» EXERCISE
Only the lines from the first one through the line with "in from them." should be printed, exactly as they appear.
* START *
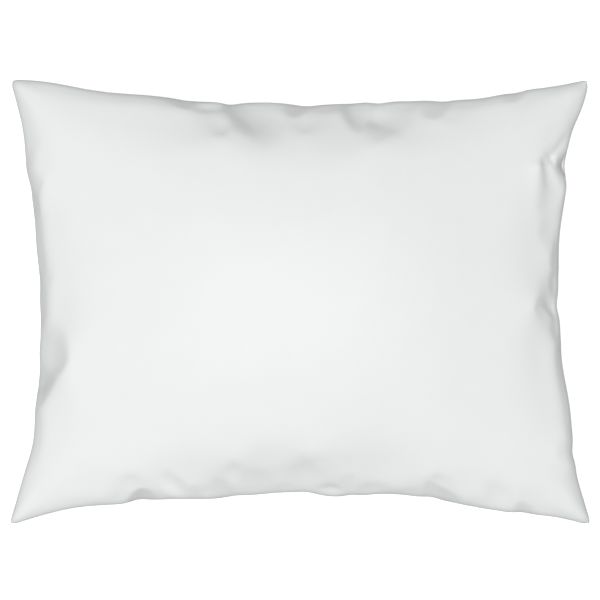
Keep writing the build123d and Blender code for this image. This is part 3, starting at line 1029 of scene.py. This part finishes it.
class PILLOW_OT_zip(bpy.types.Operator):
    """Add the zip: coils, stitched tapes, stops, slider and pull"""
    bl_idname = "pillow.zip"
    bl_label = "Zip"

    def execute(self, context):
        nylon = material_of("nylon_monofilament")
        thread = material_of("spun_polyester_thread")
        for side, name in ((1, "upper"), (-1, "lower")):
            line, wire = coil_line(side)
            coil = many_tubes(f"coil_{name}", line[None], wire, sides=5)
            finish_piece(coil, "pillow", nylon, (f"zip_coil_{name}",))
            arc = np.linspace(-CHAIN_REACH, CHAIN_REACH, 300)
            row = zip_point(TAPE_DEPTH - 0.9 * MM, arc, side * 7.4 * MM)
            stitches = stitches_along(row, sizes().stitch, 0)
            seam = many_tubes(f"zip_stitches_{name}", stitches, THREAD_RADIUS)
            finish_piece(seam, "pillow", thread, (f"zip_stitching_{name}",))
        for node, finish in (
                ("zip_tape_upper", "woven_polyester_tape"),
                ("zip_tape_lower", "woven_polyester_tape"),
                ("zip_top_stops", "white_enamelled_aluminium"),
                ("zip_bottom_stop", "white_enamelled_aluminium"),
                ("zip_slider", "white_lacquered_zinc"),
                ("zip_pull_tab", "white_lacquered_zinc")):
            frame["nodes"][node].data.materials.clear()
            frame["nodes"][node].data.materials.append(material_of(finish))
        return {"FINISHED"}


def inner_shapes():
    """The inner pillow's two faces: the case's faces, smoothed, and moved in from them.

    The plan is scaled so that the seam lies 14 to 26 mm inside the case's. Each face stands
    0.94 of the smoothed case's height from the seam's plane, less 1.6 mm.
    """
    shapes = case_shapes()
    faces = {}
    scale = np.array([0.920, 0.938])
    share, gap, margin = 0.94, 1.6 * MM, 0.03
    for key, way in (("front", 1), ("back", -1)):
        rows, columns = shapes[key].shape[:2]
        shape = resample(shapes[key], np.linspace(0, rows - 1, INNER_POINTS[0]),
                         np.linspace(0, columns - 1, INNER_POINTS[1]))
        height = way * (shape[..., 2] - SEAM_Z)
        height = np.minimum(height, smooth_grid(height, 1.5))
        u = np.linspace(-1, 1, shape.shape[0])[:, None]
        v = np.linspace(-1, 1, shape.shape[1])[None, :]
        shape[..., 0] = smooth_grid(shape[..., 0], 3) * scale[0]
        shape[..., 1] = smooth_grid(shape[..., 1], 3) * scale[1]
        edge = np.clip(np.minimum((1 - np.abs(u)) / margin, (1 - np.abs(v)) / margin), 0, 1)
        height = np.maximum(share * height - gap * edge, 0.5 * MM * edge)
        shape[..., 2] = SEAM_Z + way * height
        faces[key] = shape
    return faces


class PILLOW_OT_inner(bpy.types.Operator):
    """Add the inner pillow: ticking panels, seams and fibre filling"""
    bl_idname = "pillow.inner"
    bl_label = "Inner pillow"

    def execute(self, context):
        faces = inner_shapes()
        ticking = material_of("downproof_cotton_ticking")
        flat = (INNER_CUT * sizes().flat_length, INNER_CUT * sizes().flat_width)
        for key, way in (("front", 1), ("back", -1)):
            shape = faces[key]
            index = np.arange(shape.shape[0] * shape.shape[1]).reshape(shape.shape[:2])
            quads = grid_faces(index) if way > 0 else grid_faces(index)[:, ::-1]
            cut = np.meshgrid(np.linspace(-0.5, 0.5, shape.shape[0]) * flat[0],
                              np.linspace(-0.5, 0.5, shape.shape[1]) * flat[1], indexing="ij")
            piece = mesh_object(f"ticking_{key}_sheet", shape, quads, np.stack(cut, -1))
            thicken(piece, 0.3 * MM)
            finish_piece(piece, "pillow", ticking, (f"ticking_{key}",))
        self.sew(faces["front"])
        self.stuff(faces)
        return {"FINISHED"}

    def sew(self, front):
        """Stitch the ticking's seam, and its filling gap with the tighter closing stitch."""
        thread = material_of("spun_polyester_thread")
        gap = 90 * MM
        bottom = front[:, 0]
        lines = [front[1:-1, -1], front[0, 1:-1], front[-1, 1:-1],
                 bottom[(bottom[:, 0] < -gap)][1:], bottom[(bottom[:, 0] > gap)][:-1]]
        seam = np.concatenate([stitches_along(line, sizes().stitch, 0.1 * MM) for line in lines])
        piece = many_tubes("ticking_seam", seam, THREAD_RADIUS)
        finish_piece(piece, "pillow", thread, ("ticking_seam_thread",))
        middle = bottom[np.abs(bottom[:, 0]) <= gap]
        closing = stitches_along(middle, 1.8 * MM, 0.1 * MM)
        piece = many_tubes("ticking_closing", closing, 0.18 * MM)
        finish_piece(piece, "pillow", thread, ("ticking_closing_stitch",))

    def stuff(self, faces):
        """Fill the ticking: one closed soft body, 0.8 mm inside both panels."""
        front = faces["front"][1:-1:2, 1:-1:2].copy()
        back = faces["back"][1:-1:2, 1:-1:2].copy()
        quads, _, _, inner = joined_faces(front.shape[:2])
        for shape, way in ((front, 1), (back, -1)):
            shape[..., :2] *= 0.985
            height = np.maximum(way * (shape[..., 2] - SEAM_Z) - 0.8 * MM, 0.2 * MM)
            shape[..., 2] = SEAM_Z + way * height
        edge_z = 0.5 * (front[..., 2] + back[..., 2])
        front[..., 2] = np.where(inner, front[..., 2], edge_z)
        points = np.concatenate([front.reshape(-1, 3), back[inner]])
        piece = mesh_object("fibre_filling", points, quads)
        fibre = material_of("crimped_hollow_fibre")
        finish_piece(piece, "pillow", fibre, ("fibre_fill",))


class PILLOW_OT_labels(bpy.types.Operator):
    """Add the two blank satin labels: one sewn on the ticking, one in the case's seam"""
    bl_idname = "pillow.labels"
    bl_label = "Labels"

    def execute(self, context):
        satin = material_of("polyester_satin_ribbon")
        self.add("content_label", self.laid_label(), (50 * MM, 70 * MM), "laid", satin)
        self.add("care_label", self.folded_label(), (34 * MM, 30 * MM), "folded", satin)
        return {"FINISHED"}

    def add(self, node, grid, flat, held, satin):
        """Put a grid of points in as a thin satin sheet, for a label's node."""
        index = np.arange(grid.shape[0] * grid.shape[1]).reshape(grid.shape[:2])
        cut = np.meshgrid(np.linspace(0, flat[0], grid.shape[0]),
                          np.linspace(0, flat[1], grid.shape[1]), indexing="ij")
        piece = mesh_object(f"{node}_satin", grid, grid_faces(index), np.stack(cut, -1))
        thicken(piece, 0.15 * MM)
        finish_piece(piece, "pillow", satin, (node,))

    def laid_label(self):
        """A patch that lies on the ticking: plan from the label's box, height from the ticking."""
        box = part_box("content_label")
        ticking = inner_shapes()["front"]
        x, y = np.meshgrid(np.linspace(box[0][0], box[1][0], 11),
                           np.linspace(box[0][1], box[1][1], 15), indexing="ij")
        away = np.hypot(ticking[None, None, ..., 0] - x[..., None, None],
                        ticking[None, None, ..., 1] - y[..., None, None])
        weight = np.exp(-(away / (5 * MM)) ** 2)
        z = (weight * ticking[..., 2]).sum((-1, -2)) / weight.sum((-1, -2))
        return np.stack([x, y, z + 0.6 * MM], -1)

    def folded_label(self):
        """A ribbon folded in half: in from the seam, round a fold of 0.5 mm, and back."""
        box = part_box("care_label")
        length = box[1][0] - box[0][0]
        turn = 0.5 * MM
        t = np.linspace(-1, 1, 25)
        x = box[0][0] + (length - turn) * (1 - np.abs(t)) / 0.9
        x = np.minimum(x, box[1][0] - turn + turn * np.sqrt(np.clip(1 - (t / 0.1) ** 2, 0, 1)))
        z = SEAM_Z + turn * np.clip(t / 0.1, -1, 1)
        y = np.linspace(box[0][1], box[1][1], 13)
        wave = 0.3 * MM * np.sin(y / (6 * MM))
        grid = np.stack(np.broadcast_arrays(x[:, None], y[None], z[:, None] + wave[None]), -1)
        return grid[::-1]


class PILLOW_OT_stage(bpy.types.Operator):
    """Set the pale table, which glows a little as painted light, the soft studio light and the
    camera straight above
    """
    bl_idname = "pillow.stage"
    bl_label = "Stage"

    def execute(self, context):
        scene = bpy.context.scene
        half_side = 40.0
        points = half_side * np.array([[-1, -1, 0], [1, -1, 0], [1, 1, 0], [-1, 1, 0]])
        table = mesh_object("table", points, np.array([[0, 1, 2, 3]]), smooth=False)
        material, tree, shader = new_material("glowing_white_laminate")
        white = linear(colours().table)
        # The table glows a little by itself: painted light that keeps it evenly white where the
        # pillow's shadow and penumbra fall. Diffuse rays don't see the table, so its glow doesn't
        # light the pillow.
        set_sockets(shader, {"Base Color": white, "Roughness": 0.9, "Specular IOR Level": 0.1,
                             "Emission Color": white, "Emission Strength": 0.62})
        table.data.materials.append(material)
        table.visible_diffuse = False

        world = bpy.data.worlds.new("studio")
        world.use_nodes = True
        self.sky(world.node_tree)
        scene.world = world
        self.softbox("overhead_softbox", 1.2, 36.0, (-0.24, -0.16, 2.4))

        # The pillow fills 0.96 of the frame's width, and lies a little below its middle.
        lens = bpy.data.cameras.new("camera")
        distance = 3.0
        width = 2 * TIP_X / 0.96
        lens.sensor_width = 36.0
        lens.lens = lens.sensor_width * distance / width
        camera = bpy.data.objects.new("camera", lens)
        camera.location = (0.0, 2.8 * MM, SEAM_Z + distance)
        scene.collection.objects.link(camera)
        scene.camera = camera
        scene.view_settings.view_transform = "Standard"
        return {"FINISHED"}

    def sky(self, tree):
        """White light from all round, stronger from above: 0.30 + 0.16 of the height."""
        place = add_node(tree, "ShaderNodeTexCoord")
        split = add_node(tree, "ShaderNodeSeparateXYZ", links={0: place.outputs["Generated"]})
        level = add_node(tree, "ShaderNodeMath", {"operation": "MULTIPLY_ADD"}, {1: 0.16, 2: 0.30},
                         {0: split.outputs[2]})
        tree.nodes["Background"].inputs[0].default_value = (1.0, 1.0, 1.0, 1.0)
        tree.links.new(level.outputs[0], tree.nodes["Background"].inputs[1])

    def softbox(self, name, size, power, place):
        """A square area light that points at the pillow and isn't seen itself."""
        lamp = bpy.data.lights.new(name, "AREA")
        lamp.shape = "SQUARE"
        lamp.size = size
        lamp.energy = power
        light = bpy.data.objects.new(name, lamp)
        light.location = place
        aim = np.array([0, 0, CROWN_Z]) - np.array(place)
        light.rotation_euler = (math.atan2(math.hypot(aim[0], aim[1]), -aim[2]), 0,
                                math.atan2(aim[1], aim[0]) - math.pi / 2)
        light.visible_camera = False
        bpy.context.scene.collection.objects.link(light)


class PILLOW_PT_panel(bpy.types.Panel):
    """Lists the pillow's sizes, its colours and the steps that build it"""
    bl_label = "Bed pillow"
    bl_space_type = "VIEW_3D"
    bl_region_type = "UI"
    bl_category = "Pillow"

    def draw(self, context):
        for group in (context.scene.pillow_sizes, context.scene.pillow_colours):
            box = self.layout.box()
            for key in group.__annotations__:
                box.prop(group, key)
        for step in STEPS:
            self.layout.operator(step.bl_idname)


STEPS = (PILLOW_OT_case, PILLOW_OT_seams, PILLOW_OT_zip, PILLOW_OT_inner, PILLOW_OT_labels,
         PILLOW_OT_stage)
CLASSES = (PillowSizes, PillowColours, *STEPS, PILLOW_PT_panel)


def register():
    for item in CLASSES:
        bpy.utils.register_class(item)
    bpy.types.Scene.pillow_sizes = bpy.props.PointerProperty(type=PillowSizes)
    bpy.types.Scene.pillow_colours = bpy.props.PointerProperty(type=PillowColours)


def unregister():
    del bpy.types.Scene.pillow_colours
    del bpy.types.Scene.pillow_sizes
    for item in reversed(CLASSES):
        bpy.utils.unregister_class(item)


def main():
    register()
    bpy.ops.pillow.case()
    bpy.ops.pillow.seams()
    bpy.ops.pillow.zip()
    bpy.ops.pillow.inner()
    bpy.ops.pillow.labels()
    bpy.ops.pillow.stage()


if __name__ == "__main__":
    main()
* END *
» ANSWER FOR THE TASK
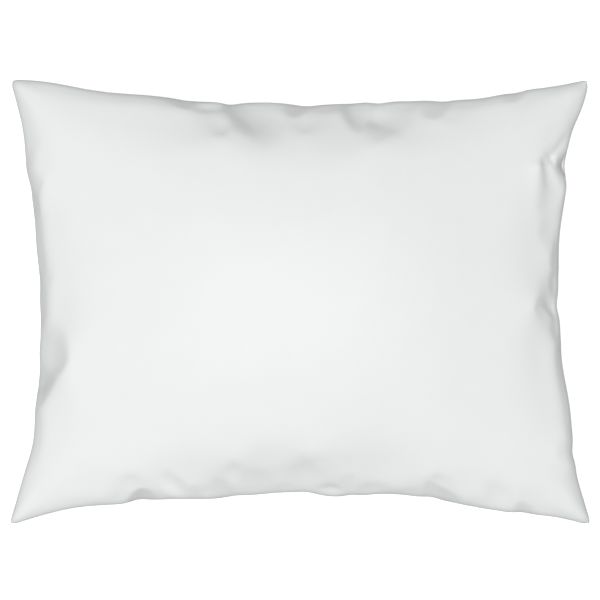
Keep writing the build123d and Blender code for this image. This is part 3, starting at line 1029 of scene.py. This part finishes it.
class PILLOW_OT_zip(bpy.types.Operator):
    """Add the zip: coils, stitched tapes, stops, slider and pull"""
    bl_idname = "pillow.zip"
    bl_label = "Zip"

    def execute(self, context):
        nylon = material_of("nylon_monofilament")
        thread = material_of("spun_polyester_thread")
        for side, name in ((1, "upper"), (-1, "lower")):
            line, wire = coil_line(side)
            coil = many_tubes(f"coil_{name}", line[None], wire, sides=5)
            finish_piece(coil, "pillow", nylon, (f"zip_coil_{name}",))
            arc = np.linspace(-CHAIN_REACH, CHAIN_REACH, 300)
            row = zip_point(TAPE_DEPTH - 0.9 * MM, arc, side * 7.4 * MM)
            stitches = stitches_along(row, sizes().stitch, 0)
            seam = many_tubes(f"zip_stitches_{name}", stitches, THREAD_RADIUS)
            finish_piece(seam, "pillow", thread, (f"zip_stitching_{name}",))
        for node, finish in (
                ("zip_tape_upper", "woven_polyester_tape"),
                ("zip_tape_lower", "woven_polyester_tape"),
                ("zip_top_stops", "white_enamelled_aluminium"),
                ("zip_bottom_stop", "white_enamelled_aluminium"),
                ("zip_slider", "white_lacquered_zinc"),
                ("zip_pull_tab", "white_lacquered_zinc")):
            frame["nodes"][node].data.materials.clear()
            frame["nodes"][node].data.materials.append(material_of(finish))
        return {"FINISHED"}


def inner_shapes():
    """The inner pillow's two faces: the case's faces, smoothed, and moved in from them.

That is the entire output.